Özellikle son on yıldır Türkiye'nin derin bir 'liyakat' sorunu yaşadığını artık hepimiz biliyoruz. Günlük hayatımızda devletle olan ilişkilerimizde, liyakatsizliğin bir ülkeyi ne hallere düşürdüğünü bizzat yaşayarak görüyoruz ve içimiz acıyor.
Bu çerçevede hafta başında yaşanan bir olay, liyakat yoksulluğu konusunda devlette yaşanan derin çürümenin hangi boyutlarda olduğunu göstermesi açısından ibret verici bir özellik taşıyordu.
Düşünün ki MHP Genel Başkanı Devlet Bahçeli, 15 Temmuz'un 8'inci yıl dönümünde Ankara'nın Gölbaşı ilçesindeki Özel Harekat Başkanlığı'nı ziyaret ediyor ve başkan Süleyman Karadeniz karşılama sırasında üzerindeki üniformasıyla Bahçeli'nin elini öpüyor. Bir yanlış anlamaya mahal vermemek için hemen belirtelim, ziyarete gelen bir parti liderine gerekli saygıyı göstermek son derece doğal, ama el etek öpmek başka bir şey Kaldı ki aynı şekilde devletin tepesindeki cumhurbaşkanının elini de öpseydi o bile kabul edilemezdi.
Kuşkusuz bu olay sadece sıradan bir el öpmeden ibaret değil, hepimizin güvenliğini sağlamakla yükümlü olan bir devlet kurumunun başındaki isim üniformasıyla bir parti başkanının elini öpüyor.

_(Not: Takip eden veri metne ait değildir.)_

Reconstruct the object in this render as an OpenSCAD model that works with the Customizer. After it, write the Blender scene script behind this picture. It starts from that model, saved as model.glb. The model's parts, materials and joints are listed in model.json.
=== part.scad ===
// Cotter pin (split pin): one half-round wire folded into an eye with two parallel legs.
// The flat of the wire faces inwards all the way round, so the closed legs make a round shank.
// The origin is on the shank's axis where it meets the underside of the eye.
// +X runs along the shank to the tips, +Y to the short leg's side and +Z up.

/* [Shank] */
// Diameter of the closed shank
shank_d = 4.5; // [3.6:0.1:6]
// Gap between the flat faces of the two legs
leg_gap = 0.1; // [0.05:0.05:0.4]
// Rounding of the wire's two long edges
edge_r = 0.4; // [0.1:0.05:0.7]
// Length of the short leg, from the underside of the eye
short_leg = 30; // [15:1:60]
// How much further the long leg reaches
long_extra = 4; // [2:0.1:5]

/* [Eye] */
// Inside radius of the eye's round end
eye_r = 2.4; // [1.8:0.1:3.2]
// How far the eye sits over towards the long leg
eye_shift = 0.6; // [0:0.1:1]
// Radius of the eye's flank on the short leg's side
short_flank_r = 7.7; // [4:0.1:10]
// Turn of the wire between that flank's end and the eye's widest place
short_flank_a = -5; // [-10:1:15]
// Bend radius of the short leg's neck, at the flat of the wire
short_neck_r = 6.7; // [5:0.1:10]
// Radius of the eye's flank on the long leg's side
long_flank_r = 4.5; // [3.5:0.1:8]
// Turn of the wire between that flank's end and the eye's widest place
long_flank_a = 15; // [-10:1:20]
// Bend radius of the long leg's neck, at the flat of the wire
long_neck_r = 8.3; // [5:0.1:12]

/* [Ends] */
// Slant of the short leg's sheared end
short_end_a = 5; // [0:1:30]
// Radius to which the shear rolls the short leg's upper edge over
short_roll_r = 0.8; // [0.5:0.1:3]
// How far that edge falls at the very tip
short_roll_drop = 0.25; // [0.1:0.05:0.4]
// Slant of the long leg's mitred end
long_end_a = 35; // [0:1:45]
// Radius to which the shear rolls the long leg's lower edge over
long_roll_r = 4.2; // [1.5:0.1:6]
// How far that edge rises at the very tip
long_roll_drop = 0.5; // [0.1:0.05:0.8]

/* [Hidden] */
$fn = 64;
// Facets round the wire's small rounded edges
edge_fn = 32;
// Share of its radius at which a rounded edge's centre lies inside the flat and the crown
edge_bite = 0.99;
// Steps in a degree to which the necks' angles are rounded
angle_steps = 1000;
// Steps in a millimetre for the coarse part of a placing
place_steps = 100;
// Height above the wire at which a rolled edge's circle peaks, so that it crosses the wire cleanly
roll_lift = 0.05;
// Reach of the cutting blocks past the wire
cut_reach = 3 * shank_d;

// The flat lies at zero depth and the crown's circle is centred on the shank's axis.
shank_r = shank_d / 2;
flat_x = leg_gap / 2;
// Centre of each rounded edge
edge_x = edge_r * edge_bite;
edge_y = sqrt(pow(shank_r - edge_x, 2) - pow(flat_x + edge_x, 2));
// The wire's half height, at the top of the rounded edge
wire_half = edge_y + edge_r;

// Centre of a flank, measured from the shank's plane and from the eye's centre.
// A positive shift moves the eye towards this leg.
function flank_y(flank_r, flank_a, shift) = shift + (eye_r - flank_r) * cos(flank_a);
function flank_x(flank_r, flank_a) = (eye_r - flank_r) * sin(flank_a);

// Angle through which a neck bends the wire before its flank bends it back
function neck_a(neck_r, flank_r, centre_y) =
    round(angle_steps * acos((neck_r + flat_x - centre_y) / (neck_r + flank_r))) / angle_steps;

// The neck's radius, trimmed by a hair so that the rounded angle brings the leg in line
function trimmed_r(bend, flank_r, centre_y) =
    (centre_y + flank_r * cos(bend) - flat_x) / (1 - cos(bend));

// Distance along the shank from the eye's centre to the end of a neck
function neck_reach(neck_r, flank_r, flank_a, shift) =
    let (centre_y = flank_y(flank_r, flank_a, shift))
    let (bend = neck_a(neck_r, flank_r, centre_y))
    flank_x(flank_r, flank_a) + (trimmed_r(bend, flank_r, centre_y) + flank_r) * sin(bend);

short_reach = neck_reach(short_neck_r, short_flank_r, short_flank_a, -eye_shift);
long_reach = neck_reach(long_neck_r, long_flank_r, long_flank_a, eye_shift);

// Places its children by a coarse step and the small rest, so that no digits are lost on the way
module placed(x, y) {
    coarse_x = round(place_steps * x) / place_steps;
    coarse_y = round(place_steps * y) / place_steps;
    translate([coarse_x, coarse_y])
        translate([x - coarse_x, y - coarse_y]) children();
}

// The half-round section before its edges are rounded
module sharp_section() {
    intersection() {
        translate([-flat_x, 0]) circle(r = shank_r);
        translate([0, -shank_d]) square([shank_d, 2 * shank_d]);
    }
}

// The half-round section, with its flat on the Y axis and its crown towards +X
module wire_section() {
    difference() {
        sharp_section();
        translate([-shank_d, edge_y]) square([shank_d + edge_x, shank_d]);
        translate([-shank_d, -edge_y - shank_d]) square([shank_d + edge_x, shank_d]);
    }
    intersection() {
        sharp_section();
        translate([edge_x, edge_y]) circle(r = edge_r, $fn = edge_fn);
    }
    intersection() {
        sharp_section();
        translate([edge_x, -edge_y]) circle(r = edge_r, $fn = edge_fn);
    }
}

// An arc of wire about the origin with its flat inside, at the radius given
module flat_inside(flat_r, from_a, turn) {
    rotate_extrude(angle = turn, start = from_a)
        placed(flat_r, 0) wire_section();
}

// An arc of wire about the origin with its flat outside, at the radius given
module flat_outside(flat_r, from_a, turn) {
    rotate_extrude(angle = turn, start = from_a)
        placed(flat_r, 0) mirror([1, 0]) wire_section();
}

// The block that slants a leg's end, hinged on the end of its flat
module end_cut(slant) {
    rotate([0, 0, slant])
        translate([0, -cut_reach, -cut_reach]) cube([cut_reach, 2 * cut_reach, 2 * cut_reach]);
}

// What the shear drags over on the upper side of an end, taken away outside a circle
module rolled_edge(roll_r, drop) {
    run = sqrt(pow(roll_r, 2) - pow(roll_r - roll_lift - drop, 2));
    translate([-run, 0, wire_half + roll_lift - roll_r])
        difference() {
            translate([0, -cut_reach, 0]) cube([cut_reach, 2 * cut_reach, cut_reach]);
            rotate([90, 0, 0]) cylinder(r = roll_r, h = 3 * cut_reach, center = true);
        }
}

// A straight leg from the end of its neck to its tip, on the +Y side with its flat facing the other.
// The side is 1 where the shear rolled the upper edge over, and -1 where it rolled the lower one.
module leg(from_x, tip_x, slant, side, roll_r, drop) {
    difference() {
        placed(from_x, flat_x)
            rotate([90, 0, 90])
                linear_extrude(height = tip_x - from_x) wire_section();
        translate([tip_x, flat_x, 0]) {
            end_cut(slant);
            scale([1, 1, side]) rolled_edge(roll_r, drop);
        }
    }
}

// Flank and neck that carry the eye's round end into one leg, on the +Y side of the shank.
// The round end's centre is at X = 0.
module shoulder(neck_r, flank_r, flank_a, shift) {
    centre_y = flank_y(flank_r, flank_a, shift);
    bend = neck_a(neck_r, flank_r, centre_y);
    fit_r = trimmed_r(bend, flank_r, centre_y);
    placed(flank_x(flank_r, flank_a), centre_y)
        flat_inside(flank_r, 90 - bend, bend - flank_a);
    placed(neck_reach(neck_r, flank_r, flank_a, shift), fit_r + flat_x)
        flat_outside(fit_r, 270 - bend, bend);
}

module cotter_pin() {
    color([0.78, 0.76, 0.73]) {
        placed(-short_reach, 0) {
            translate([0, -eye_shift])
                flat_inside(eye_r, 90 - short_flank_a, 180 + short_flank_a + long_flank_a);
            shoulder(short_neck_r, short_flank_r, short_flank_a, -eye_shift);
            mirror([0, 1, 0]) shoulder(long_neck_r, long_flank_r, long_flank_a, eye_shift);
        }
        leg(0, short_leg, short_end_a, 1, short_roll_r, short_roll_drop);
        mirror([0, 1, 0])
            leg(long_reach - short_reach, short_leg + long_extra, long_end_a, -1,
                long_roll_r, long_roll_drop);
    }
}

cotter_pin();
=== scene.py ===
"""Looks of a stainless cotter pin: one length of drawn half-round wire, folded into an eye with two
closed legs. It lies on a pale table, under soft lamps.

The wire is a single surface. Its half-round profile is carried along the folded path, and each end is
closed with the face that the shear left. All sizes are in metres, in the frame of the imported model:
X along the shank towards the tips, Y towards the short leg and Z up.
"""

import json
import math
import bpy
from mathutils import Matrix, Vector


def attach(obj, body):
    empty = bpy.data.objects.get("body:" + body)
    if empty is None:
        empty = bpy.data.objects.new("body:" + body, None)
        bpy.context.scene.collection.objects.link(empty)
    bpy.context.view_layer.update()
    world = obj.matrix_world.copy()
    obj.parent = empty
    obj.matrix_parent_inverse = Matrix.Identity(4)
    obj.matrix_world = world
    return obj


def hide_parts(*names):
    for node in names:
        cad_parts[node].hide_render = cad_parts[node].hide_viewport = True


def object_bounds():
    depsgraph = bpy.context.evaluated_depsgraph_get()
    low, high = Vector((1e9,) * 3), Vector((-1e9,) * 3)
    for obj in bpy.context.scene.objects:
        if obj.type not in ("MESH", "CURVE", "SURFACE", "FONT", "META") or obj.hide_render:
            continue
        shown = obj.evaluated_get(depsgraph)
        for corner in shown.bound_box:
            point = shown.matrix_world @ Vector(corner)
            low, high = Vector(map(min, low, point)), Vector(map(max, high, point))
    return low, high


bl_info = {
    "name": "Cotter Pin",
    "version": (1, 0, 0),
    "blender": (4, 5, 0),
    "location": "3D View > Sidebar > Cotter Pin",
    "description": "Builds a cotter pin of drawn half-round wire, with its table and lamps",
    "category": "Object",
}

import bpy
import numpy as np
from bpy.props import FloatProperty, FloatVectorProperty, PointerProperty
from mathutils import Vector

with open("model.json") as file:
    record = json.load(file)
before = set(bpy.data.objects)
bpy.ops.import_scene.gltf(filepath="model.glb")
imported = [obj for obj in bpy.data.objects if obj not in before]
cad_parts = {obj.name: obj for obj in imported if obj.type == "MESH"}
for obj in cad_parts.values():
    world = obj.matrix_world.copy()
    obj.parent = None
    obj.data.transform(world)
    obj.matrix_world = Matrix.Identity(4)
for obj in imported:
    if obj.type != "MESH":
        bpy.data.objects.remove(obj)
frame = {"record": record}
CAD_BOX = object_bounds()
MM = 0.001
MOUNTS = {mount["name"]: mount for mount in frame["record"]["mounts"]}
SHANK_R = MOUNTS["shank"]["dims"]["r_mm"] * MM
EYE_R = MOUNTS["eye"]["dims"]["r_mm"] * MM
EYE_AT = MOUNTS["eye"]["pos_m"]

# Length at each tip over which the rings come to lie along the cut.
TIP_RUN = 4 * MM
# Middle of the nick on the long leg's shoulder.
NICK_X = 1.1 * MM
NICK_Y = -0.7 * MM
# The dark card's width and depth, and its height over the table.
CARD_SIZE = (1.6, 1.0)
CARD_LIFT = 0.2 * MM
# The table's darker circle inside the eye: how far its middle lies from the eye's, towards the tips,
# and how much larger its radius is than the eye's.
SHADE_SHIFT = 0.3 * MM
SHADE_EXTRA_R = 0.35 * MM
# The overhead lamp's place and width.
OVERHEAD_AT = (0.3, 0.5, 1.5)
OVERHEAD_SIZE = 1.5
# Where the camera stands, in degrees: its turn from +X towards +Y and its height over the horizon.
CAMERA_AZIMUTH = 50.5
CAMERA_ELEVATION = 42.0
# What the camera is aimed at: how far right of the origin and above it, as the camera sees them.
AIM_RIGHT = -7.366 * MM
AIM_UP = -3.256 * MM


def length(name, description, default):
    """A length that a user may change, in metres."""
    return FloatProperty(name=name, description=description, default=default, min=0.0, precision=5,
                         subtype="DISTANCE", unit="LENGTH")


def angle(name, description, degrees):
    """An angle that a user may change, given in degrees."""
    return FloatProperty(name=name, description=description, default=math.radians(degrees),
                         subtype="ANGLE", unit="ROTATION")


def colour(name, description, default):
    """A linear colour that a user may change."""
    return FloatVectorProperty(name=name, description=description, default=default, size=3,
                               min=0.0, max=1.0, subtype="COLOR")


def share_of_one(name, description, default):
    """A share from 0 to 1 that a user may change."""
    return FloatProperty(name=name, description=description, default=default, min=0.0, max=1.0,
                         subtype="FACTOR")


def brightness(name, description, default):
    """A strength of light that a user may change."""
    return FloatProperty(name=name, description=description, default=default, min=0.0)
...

Tek tek bütün vatandaşlardan toplanan vergilerle oluşan devlet bütçesinden maaş alan bir yetkilinin ideolojik aidiyetini böylesine açıktan sergilediği bir ortamda toplumun farklı kesimlerine mensup insanlar güvenliklerinden emin olabilirler mi Ayrıca Bahçeli'nin bu tavrının, iktidara karşı bir gösteri niteliği taşıdığının da altını çizmekte yarar var.
Normal bir hukuk devletinde, bütün bir topluma hizmet vermekle görevli olan özellikle de güvenlik bürokrasisinin, kabile ya da ideolojik aidiyetini ön plana çıkaran davranışlar sergilemesi asla mümkün değildir.
Unutmayalım devletin polisleri, askerleri, bürokratları, memurları farklı görüşlere, farklı inançlara, farklı kimliklere sahip olabilirler, bu onların özgür iradeleriyle seçtikleri bir durumdur. Ama devlet içinde yer alan herkes, devletin hiyerarşik yapısı dışında herhangi bir parti, cemaat ya da tarikattan talimat alamaz ve de bu yapıların paralelinde davranış sergileyemez. Yıllar içinde devletin kılcal damarlarına kadar sirayet eden ve sonu darbe girişimiyle biten Fetullahçı yapı, devlet hiyerarşisi dışına çıkmanın bir sonucudur.
Trajik bir durum ama eğer devletin kurumlarında görev almak için liyakat değil, el etek öpme ve itaat kriter haline gelmişse, o ülkede anayasal bir demokrasiden söz etmek mümkün değildir.
Doğrusu bugün yaşananlar da gösteriyor ki 15 Temmuz melanetinden henüz bir ders almamışız Çünkü dün olduğu gibi bugün de devletin memurları siyasi parti ve cemaat liderlerinin, tarikat şeyhlerinin elini eteğini öpmeye devam ediyorlar.
Maalesef Türkiye şu anda özellikle devlet katından derin bir 'liyakat krizi' yaşıyor. Halihazırdaki tabloya bakarak söylemek gerekirse, bu krizin yakın bir gelecekte bitebileceği gibi ufukta bir işaret de gözükmüyor.
Unutmamak gerekiyor ki tarihin bütün dönemlerinde yönetimleri zaafa uğratan, tedbir alınmadığı takdirse ise çöküşü kaçınılmaz hale getiren en önemli unsur liyakatsizliğin bir yönetim biçimi haline gelmesidir. Kısacası, eğer liyakat yoksa çöküş kaçınılmaz olacaktır.